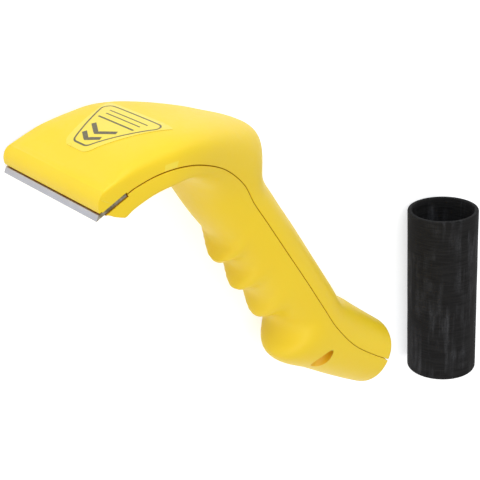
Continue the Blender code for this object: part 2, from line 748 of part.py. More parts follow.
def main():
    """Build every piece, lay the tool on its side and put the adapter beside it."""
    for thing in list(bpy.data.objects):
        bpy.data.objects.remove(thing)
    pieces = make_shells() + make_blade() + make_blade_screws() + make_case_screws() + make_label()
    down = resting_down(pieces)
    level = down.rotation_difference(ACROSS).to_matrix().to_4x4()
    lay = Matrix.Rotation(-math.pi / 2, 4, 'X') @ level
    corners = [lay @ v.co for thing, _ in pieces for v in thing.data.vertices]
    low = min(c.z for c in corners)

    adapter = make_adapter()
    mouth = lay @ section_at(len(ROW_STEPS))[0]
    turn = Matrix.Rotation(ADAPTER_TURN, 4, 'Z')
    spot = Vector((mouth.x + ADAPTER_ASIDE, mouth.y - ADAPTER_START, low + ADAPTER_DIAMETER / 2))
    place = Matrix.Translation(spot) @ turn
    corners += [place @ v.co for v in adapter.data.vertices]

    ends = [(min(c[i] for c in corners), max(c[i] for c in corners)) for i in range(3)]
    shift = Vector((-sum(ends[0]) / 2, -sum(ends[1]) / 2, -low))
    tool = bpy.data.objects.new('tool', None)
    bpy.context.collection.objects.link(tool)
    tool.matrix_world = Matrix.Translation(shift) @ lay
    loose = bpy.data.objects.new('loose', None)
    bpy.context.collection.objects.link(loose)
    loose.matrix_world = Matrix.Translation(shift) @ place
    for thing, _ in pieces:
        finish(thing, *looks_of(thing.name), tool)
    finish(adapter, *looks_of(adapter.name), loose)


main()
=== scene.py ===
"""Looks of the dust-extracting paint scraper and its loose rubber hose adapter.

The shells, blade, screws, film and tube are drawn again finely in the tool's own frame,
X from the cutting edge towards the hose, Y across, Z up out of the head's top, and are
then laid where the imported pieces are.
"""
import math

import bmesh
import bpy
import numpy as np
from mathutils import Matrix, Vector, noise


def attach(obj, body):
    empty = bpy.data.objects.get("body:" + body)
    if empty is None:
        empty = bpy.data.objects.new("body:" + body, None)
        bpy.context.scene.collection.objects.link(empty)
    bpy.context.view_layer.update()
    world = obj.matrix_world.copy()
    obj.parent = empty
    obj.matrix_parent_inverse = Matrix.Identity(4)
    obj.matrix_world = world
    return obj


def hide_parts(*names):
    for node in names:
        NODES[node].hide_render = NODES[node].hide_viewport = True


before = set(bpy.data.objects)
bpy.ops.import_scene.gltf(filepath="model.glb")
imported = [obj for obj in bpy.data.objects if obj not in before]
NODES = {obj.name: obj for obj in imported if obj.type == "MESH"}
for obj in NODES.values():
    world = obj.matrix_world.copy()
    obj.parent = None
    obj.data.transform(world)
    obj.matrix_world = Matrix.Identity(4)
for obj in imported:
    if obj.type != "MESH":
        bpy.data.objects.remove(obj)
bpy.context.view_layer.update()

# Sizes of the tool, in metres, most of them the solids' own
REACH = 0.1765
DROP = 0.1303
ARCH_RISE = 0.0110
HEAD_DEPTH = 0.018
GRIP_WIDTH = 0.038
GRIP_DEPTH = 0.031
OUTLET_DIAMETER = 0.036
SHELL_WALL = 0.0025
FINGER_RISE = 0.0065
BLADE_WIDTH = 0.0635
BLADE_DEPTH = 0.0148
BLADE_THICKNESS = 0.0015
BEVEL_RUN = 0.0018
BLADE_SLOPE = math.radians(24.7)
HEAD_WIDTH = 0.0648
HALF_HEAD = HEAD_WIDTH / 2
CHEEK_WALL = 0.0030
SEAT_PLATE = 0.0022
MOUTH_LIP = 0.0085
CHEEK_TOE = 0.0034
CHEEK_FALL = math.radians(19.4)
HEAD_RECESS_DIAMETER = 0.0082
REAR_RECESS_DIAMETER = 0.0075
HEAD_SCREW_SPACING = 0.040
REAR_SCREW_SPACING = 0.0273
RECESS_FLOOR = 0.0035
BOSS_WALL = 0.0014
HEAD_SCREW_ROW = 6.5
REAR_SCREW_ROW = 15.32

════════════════

* [WORK TO DO]: Each line of the listing above should be output exactly.

* [EXPECTED ANSWER]:
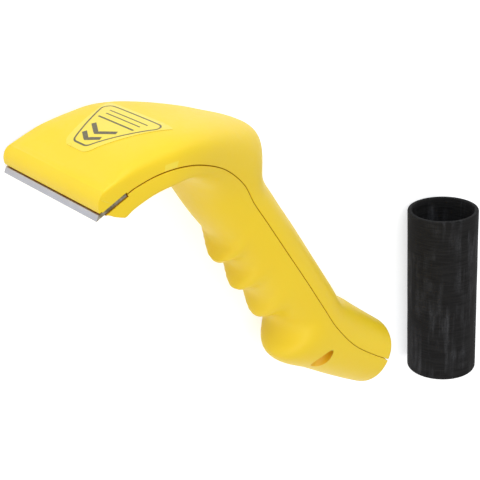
Continue the Blender code for this object: part 2, from line 748 of part.py. More parts follow.
def main():
    """Build every piece, lay the tool on its side and put the adapter beside it."""
    for thing in list(bpy.data.objects):
        bpy.data.objects.remove(thing)
    pieces = make_shells() + make_blade() + make_blade_screws() + make_case_screws() + make_label()
    down = resting_down(pieces)
    level = down.rotation_difference(ACROSS).to_matrix().to_4x4()
    lay = Matrix.Rotation(-math.pi / 2, 4, 'X') @ level
    corners = [lay @ v.co for thing, _ in pieces for v in thing.data.vertices]
    low = min(c.z for c in corners)

    adapter = make_adapter()
    mouth = lay @ section_at(len(ROW_STEPS))[0]
    turn = Matrix.Rotation(ADAPTER_TURN, 4, 'Z')
    spot = Vector((mouth.x + ADAPTER_ASIDE, mouth.y - ADAPTER_START, low + ADAPTER_DIAMETER / 2))
    place = Matrix.Translation(spot) @ turn
    corners += [place @ v.co for v in adapter.data.vertices]

    ends = [(min(c[i] for c in corners), max(c[i] for c in corners)) for i in range(3)]
    shift = Vector((-sum(ends[0]) / 2, -sum(ends[1]) / 2, -low))
    tool = bpy.data.objects.new('tool', None)
    bpy.context.collection.objects.link(tool)
    tool.matrix_world = Matrix.Translation(shift) @ lay
    loose = bpy.data.objects.new('loose', None)
    bpy.context.collection.objects.link(loose)
    loose.matrix_world = Matrix.Translation(shift) @ place
    for thing, _ in pieces:
        finish(thing, *looks_of(thing.name), tool)
    finish(adapter, *looks_of(adapter.name), loose)


main()
=== scene.py ===
"""Looks of the dust-extracting paint scraper and its loose rubber hose adapter.

The shells, blade, screws, film and tube are drawn again finely in the tool's own frame,
X from the cutting edge towards the hose, Y across, Z up out of the head's top, and are
then laid where the imported pieces are.
"""
import math

import bmesh
import bpy
import numpy as np
from mathutils import Matrix, Vector, noise


def attach(obj, body):
    empty = bpy.data.objects.get("body:" + body)
    if empty is None:
        empty = bpy.data.objects.new("body:" + body, None)
        bpy.context.scene.collection.objects.link(empty)
    bpy.context.view_layer.update()
    world = obj.matrix_world.copy()
    obj.parent = empty
    obj.matrix_parent_inverse = Matrix.Identity(4)
    obj.matrix_world = world
    return obj


def hide_parts(*names):
    for node in names:
        NODES[node].hide_render = NODES[node].hide_viewport = True


before = set(bpy.data.objects)
bpy.ops.import_scene.gltf(filepath="model.glb")
imported = [obj for obj in bpy.data.objects if obj not in before]
NODES = {obj.name: obj for obj in imported if obj.type == "MESH"}
for obj in NODES.values():
    world = obj.matrix_world.copy()
    obj.parent = None
    obj.data.transform(world)
    obj.matrix_world = Matrix.Identity(4)
for obj in imported:
    if obj.type != "MESH":
        bpy.data.objects.remove(obj)
bpy.context.view_layer.update()

# Sizes of the tool, in metres, most of them the solids' own
REACH = 0.1765
DROP = 0.1303
ARCH_RISE = 0.0110
HEAD_DEPTH = 0.018
GRIP_WIDTH = 0.038
GRIP_DEPTH = 0.031
OUTLET_DIAMETER = 0.036
SHELL_WALL = 0.0025
FINGER_RISE = 0.0065
BLADE_WIDTH = 0.0635
BLADE_DEPTH = 0.0148
BLADE_THICKNESS = 0.0015
BEVEL_RUN = 0.0018
BLADE_SLOPE = math.radians(24.7)
HEAD_WIDTH = 0.0648
HALF_HEAD = HEAD_WIDTH / 2
CHEEK_WALL = 0.0030
SEAT_PLATE = 0.0022
MOUTH_LIP = 0.0085
CHEEK_TOE = 0.0034
CHEEK_FALL = math.radians(19.4)
HEAD_RECESS_DIAMETER = 0.0082
REAR_RECESS_DIAMETER = 0.0075
HEAD_SCREW_SPACING = 0.040
REAR_SCREW_SPACING = 0.0273
RECESS_FLOOR = 0.0035
BOSS_WALL = 0.0014
HEAD_SCREW_ROW = 6.5
REAR_SCREW_ROW = 15.32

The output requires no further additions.